The aim of the underdeveloped countries must be to transform themselves into developed countries, as China has done. However, the developed countries strongly oppose this transformation, and that is why a country like India, which by now, 75 years after Independence, should have become an industrial giant with its people enjoying a high standard of living, is still poor and underdeveloped. Let me explain.
Cost of labour is a big chunk of the total cost of production, and if the cost of labour is less, the cost of production will be less, and consequently one will be able to sell his goods at a cheaper price. There is competition in the market, and one businessman eliminates another not by guns or bombs but by underselling him.
The same happens on the national and international scale. Take, for example, the case of China, which was a very poor country before its Revolution in 1949. After the revolution, the leaders who came to power built up a massive industrial base, and that coupled with the cheap labour available in China enabled the Chinese to undersell the whole world in consumer and many other goods. The Western supermarkets are packed with Chinese goods, because these are often sold at half the price of goods made by Western manufacturers ( because Western labour is expensive ).Thus countries which have cheap labour have a distinct advantage over countries having expensive labour, provided the former set up a massive industrial base.
Indian labour is even cheaper than Chinese labour, so if we set up a massive industrial base ( for which we have two of the three prerequisites , as explained above ), we will undersell the whole developed world, and the industries of the latter will have to close down, as they will not be able to face our competition, as we will sell our goods at less than half their prices. China is already a headache for the Western countries. Will they permit emergence of another China ? No, they will not.

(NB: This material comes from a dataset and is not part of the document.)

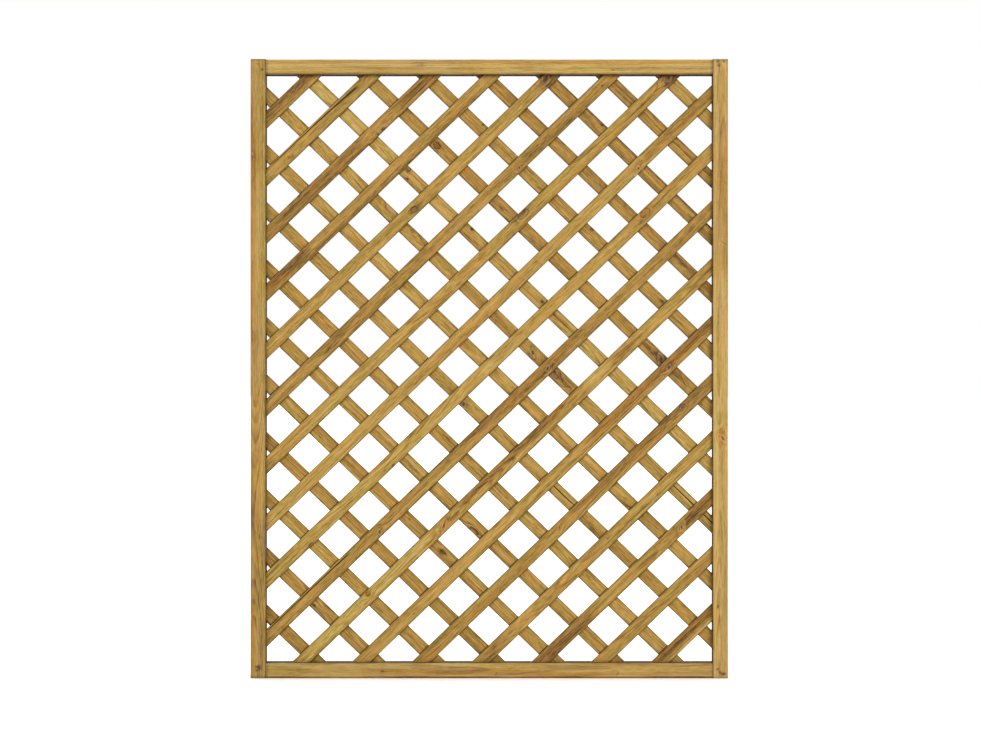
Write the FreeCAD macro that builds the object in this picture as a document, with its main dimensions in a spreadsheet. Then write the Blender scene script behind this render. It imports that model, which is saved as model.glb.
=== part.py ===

The developed countries will fight ( and are fighting ) tooth and nail to prevent this. And how do they do this ? They do it by supporting leaders ( who are really their puppets ) who keep Indians divided and fighting each other on the basis of religion, caste, language, race, region, etc, thus wasting their energies and resources, and diverting attention from real issues which are socio-economic to non issues like building a Ram temple in Ayodhya, or cow protection.
This explains the rise of religious intolerance in our subcontinent. I submit that the political and religious/caste parties and entities in the Indian subcontinent, and their leaders, who spread religious/caste hatred, and polarise society on caste and religious lines, are really small fries. They are like puppets in a puppet show which are seen moving around as if on their own volition, but are really controlled by a puppeteer who is hidden behind a screen.
I submit that the puppeteer, which is not seen, are the developed countries, which are terrified by the idea of India becoming an industrial giant. But people see only the puppets, not the puppeteer.
Until the third prerequisite mentioned above is fulfilled, and the present political leaders in our subcontinent ( who are really puppets of the developed countries, as explained above ) are replaced by genuinely patriotic and modern minded leaders determined to set the country on the path of rapid industrialisation, India will remain poor with massive hunger, unemployment, lack of healthcare, etc.